** Start Recorded data **

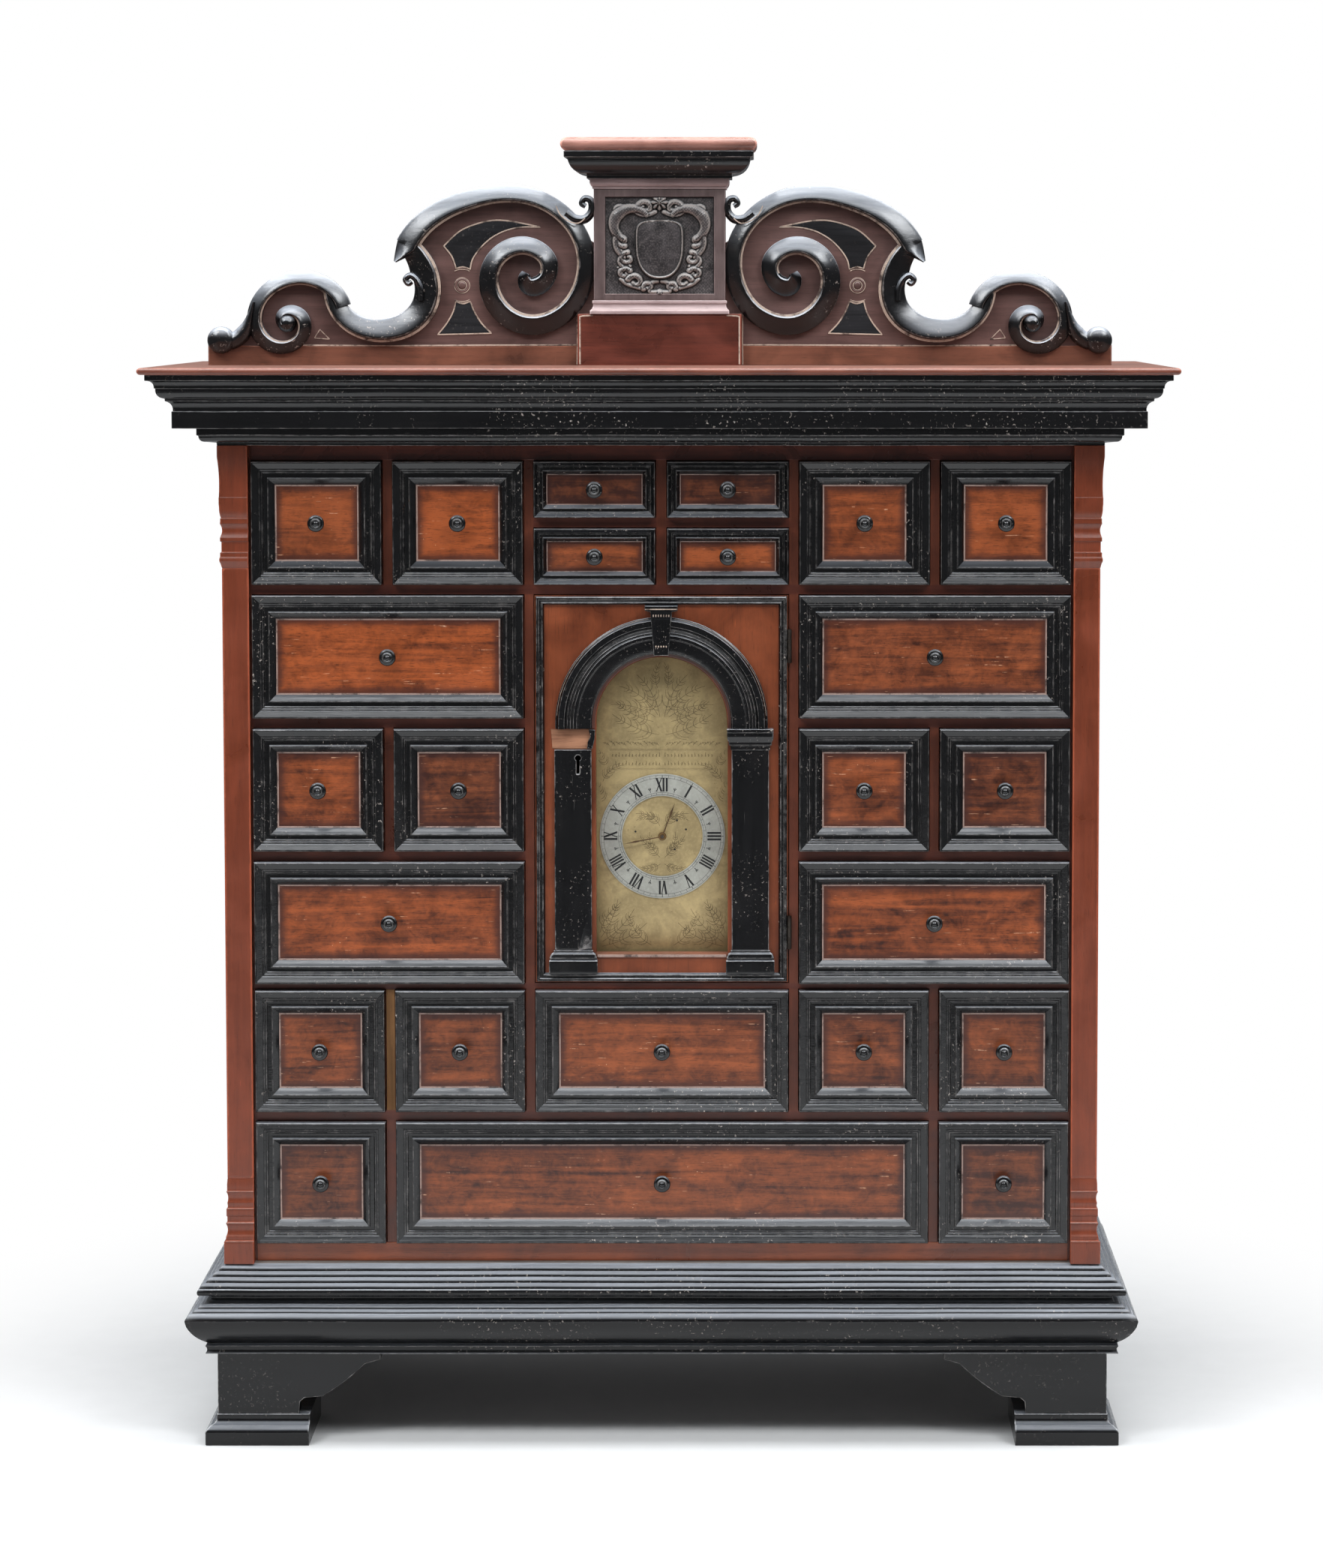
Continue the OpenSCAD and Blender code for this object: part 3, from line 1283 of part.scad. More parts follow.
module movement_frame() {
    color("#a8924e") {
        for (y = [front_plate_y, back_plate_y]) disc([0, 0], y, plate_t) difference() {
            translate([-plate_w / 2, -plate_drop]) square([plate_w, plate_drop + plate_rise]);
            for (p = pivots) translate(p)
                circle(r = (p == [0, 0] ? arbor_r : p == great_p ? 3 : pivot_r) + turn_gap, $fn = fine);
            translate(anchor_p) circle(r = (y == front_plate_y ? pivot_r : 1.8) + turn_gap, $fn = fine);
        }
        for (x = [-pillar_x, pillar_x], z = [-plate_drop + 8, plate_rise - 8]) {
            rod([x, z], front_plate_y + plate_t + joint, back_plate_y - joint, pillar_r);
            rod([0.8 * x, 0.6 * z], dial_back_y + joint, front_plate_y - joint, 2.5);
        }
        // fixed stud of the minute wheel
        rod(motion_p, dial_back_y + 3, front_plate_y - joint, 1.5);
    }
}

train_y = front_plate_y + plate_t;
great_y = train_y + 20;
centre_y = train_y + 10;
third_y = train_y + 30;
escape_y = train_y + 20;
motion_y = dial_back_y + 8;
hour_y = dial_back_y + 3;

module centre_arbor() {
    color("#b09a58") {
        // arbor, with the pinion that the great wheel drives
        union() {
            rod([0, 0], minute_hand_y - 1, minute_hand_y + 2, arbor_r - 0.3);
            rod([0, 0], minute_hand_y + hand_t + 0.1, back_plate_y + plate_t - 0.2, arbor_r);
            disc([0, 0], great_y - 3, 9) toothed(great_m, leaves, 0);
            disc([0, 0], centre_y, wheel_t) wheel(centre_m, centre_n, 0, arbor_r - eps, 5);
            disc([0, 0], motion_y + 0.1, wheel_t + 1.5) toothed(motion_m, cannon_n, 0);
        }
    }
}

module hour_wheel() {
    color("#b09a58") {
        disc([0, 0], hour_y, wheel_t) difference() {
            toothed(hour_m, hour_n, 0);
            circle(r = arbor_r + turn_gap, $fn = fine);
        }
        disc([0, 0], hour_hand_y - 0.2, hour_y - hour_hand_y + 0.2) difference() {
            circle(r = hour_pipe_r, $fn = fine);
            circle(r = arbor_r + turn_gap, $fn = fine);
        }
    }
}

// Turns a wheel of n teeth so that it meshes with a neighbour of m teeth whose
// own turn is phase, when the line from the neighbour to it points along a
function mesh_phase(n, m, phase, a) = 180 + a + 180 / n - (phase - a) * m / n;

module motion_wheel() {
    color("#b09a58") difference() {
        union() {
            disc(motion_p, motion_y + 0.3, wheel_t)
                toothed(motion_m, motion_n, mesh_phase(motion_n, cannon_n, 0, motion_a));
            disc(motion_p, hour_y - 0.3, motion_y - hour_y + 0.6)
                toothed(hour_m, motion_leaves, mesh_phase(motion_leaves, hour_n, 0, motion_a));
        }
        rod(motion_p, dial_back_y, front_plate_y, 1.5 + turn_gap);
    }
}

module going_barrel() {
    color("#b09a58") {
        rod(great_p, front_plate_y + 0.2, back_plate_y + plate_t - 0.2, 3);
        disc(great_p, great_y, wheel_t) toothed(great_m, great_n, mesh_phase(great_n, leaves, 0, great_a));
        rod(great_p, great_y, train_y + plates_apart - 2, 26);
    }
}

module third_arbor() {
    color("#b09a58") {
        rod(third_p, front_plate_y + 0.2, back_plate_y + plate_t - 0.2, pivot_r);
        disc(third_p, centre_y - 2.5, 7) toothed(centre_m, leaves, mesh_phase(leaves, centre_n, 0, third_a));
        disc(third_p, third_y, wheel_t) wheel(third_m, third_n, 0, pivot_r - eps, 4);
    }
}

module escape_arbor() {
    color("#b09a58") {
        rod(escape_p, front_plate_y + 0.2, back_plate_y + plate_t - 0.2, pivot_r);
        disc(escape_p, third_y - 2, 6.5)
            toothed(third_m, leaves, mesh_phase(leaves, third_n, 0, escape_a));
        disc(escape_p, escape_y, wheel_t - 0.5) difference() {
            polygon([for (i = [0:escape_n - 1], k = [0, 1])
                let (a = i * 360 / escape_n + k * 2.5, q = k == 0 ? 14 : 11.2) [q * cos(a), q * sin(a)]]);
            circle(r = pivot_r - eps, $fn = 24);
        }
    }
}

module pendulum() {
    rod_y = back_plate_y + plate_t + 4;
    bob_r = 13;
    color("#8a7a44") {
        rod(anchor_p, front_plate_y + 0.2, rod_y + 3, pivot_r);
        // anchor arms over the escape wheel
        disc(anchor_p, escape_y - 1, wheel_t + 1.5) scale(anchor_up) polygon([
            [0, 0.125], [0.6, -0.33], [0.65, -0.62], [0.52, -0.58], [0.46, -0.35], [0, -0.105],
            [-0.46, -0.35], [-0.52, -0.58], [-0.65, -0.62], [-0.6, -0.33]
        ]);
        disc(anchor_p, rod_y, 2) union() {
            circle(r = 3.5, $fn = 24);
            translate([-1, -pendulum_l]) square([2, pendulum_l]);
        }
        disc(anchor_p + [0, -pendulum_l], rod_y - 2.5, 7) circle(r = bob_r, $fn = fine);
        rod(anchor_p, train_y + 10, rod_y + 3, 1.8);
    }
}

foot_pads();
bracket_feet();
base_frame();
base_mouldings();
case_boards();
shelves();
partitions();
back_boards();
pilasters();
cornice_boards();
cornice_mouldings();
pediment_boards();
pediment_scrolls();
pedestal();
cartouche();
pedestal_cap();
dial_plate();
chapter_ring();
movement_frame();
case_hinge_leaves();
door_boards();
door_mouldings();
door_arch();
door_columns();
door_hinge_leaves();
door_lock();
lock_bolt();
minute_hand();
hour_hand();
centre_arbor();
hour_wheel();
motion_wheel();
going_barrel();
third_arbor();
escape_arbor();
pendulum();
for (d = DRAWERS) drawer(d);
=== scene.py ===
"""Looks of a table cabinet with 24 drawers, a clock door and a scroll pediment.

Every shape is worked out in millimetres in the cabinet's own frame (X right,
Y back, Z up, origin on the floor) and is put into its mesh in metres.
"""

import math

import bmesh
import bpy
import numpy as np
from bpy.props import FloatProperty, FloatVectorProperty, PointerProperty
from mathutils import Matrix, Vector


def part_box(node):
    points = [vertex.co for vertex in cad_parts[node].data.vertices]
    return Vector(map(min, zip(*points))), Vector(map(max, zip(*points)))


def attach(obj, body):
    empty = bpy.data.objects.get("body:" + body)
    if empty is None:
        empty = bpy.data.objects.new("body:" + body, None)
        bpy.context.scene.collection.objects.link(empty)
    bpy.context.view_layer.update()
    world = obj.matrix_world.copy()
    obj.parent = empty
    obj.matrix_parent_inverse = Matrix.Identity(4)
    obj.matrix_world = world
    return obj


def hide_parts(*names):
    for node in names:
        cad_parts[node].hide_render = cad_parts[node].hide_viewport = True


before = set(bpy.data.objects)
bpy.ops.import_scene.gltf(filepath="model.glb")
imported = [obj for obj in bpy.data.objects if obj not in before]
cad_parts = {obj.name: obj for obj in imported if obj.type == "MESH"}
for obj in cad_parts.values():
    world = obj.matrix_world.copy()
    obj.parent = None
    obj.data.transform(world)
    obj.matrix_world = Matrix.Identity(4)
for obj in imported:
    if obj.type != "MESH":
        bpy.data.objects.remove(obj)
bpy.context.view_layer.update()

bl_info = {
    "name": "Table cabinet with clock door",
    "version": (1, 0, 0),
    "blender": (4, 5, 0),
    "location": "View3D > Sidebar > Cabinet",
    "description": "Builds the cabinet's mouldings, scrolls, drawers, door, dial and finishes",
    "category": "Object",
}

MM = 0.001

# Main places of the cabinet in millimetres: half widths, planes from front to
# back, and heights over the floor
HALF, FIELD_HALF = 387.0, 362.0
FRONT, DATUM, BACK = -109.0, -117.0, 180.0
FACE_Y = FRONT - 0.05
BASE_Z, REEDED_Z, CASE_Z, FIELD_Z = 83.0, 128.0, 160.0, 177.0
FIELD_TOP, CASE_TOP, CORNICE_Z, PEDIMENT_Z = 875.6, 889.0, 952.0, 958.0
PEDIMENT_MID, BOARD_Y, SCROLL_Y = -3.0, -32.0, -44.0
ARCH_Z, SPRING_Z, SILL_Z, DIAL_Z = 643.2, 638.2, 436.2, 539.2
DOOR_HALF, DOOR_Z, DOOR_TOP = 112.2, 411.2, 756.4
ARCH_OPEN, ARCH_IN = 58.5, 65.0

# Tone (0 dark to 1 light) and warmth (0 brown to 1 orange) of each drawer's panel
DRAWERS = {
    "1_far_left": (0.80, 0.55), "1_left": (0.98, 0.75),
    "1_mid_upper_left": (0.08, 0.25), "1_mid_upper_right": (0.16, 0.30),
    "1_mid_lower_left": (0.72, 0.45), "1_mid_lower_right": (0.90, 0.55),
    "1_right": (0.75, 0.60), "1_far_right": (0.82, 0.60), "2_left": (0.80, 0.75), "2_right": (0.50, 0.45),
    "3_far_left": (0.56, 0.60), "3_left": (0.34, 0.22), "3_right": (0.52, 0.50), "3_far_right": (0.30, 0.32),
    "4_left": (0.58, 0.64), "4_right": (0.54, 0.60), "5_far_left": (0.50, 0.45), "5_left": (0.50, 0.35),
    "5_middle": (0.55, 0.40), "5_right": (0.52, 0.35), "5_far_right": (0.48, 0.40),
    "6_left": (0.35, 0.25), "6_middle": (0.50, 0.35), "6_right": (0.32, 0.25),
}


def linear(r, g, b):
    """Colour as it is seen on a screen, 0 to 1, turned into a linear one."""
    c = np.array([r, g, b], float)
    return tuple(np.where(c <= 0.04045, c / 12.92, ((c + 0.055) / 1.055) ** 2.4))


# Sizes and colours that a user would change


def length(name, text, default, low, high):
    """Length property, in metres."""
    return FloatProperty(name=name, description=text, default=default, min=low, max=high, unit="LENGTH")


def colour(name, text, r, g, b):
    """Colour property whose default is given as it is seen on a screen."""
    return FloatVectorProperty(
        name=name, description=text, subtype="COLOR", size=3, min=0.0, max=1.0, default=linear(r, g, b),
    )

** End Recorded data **

Written problem
Print exactly the lines from the one containing "foot_pads();" to the one containing "for node in", both included, and nothing else.

Written response
foot_pads();
bracket_feet();
base_frame();
base_mouldings();
case_boards();
shelves();
partitions();
back_boards();
pilasters();
cornice_boards();
cornice_mouldings();
pediment_boards();
pediment_scrolls();
pedestal();
cartouche();
pedestal_cap();
dial_plate();
chapter_ring();
movement_frame();
case_hinge_leaves();
door_boards();
door_mouldings();
door_arch();
door_columns();
door_hinge_leaves();
door_lock();
lock_bolt();
minute_hand();
hour_hand();
centre_arbor();
hour_wheel();
motion_wheel();
going_barrel();
third_arbor();
escape_arbor();
pendulum();
for (d = DRAWERS) drawer(d);
=== scene.py ===
"""Looks of a table cabinet with 24 drawers, a clock door and a scroll pediment.

Every shape is worked out in millimetres in the cabinet's own frame (X right,
Y back, Z up, origin on the floor) and is put into its mesh in metres.
"""

import math

import bmesh
import bpy
import numpy as np
from bpy.props import FloatProperty, FloatVectorProperty, PointerProperty
from mathutils import Matrix, Vector


def part_box(node):
    points = [vertex.co for vertex in cad_parts[node].data.vertices]
    return Vector(map(min, zip(*points))), Vector(map(max, zip(*points)))


def attach(obj, body):
    empty = bpy.data.objects.get("body:" + body)
    if empty is None:
        empty = bpy.data.objects.new("body:" + body, None)
        bpy.context.scene.collection.objects.link(empty)
    bpy.context.view_layer.update()
    world = obj.matrix_world.copy()
    obj.parent = empty
    obj.matrix_parent_inverse = Matrix.Identity(4)
    obj.matrix_world = world
    return obj


def hide_parts(*names):
    for node in names:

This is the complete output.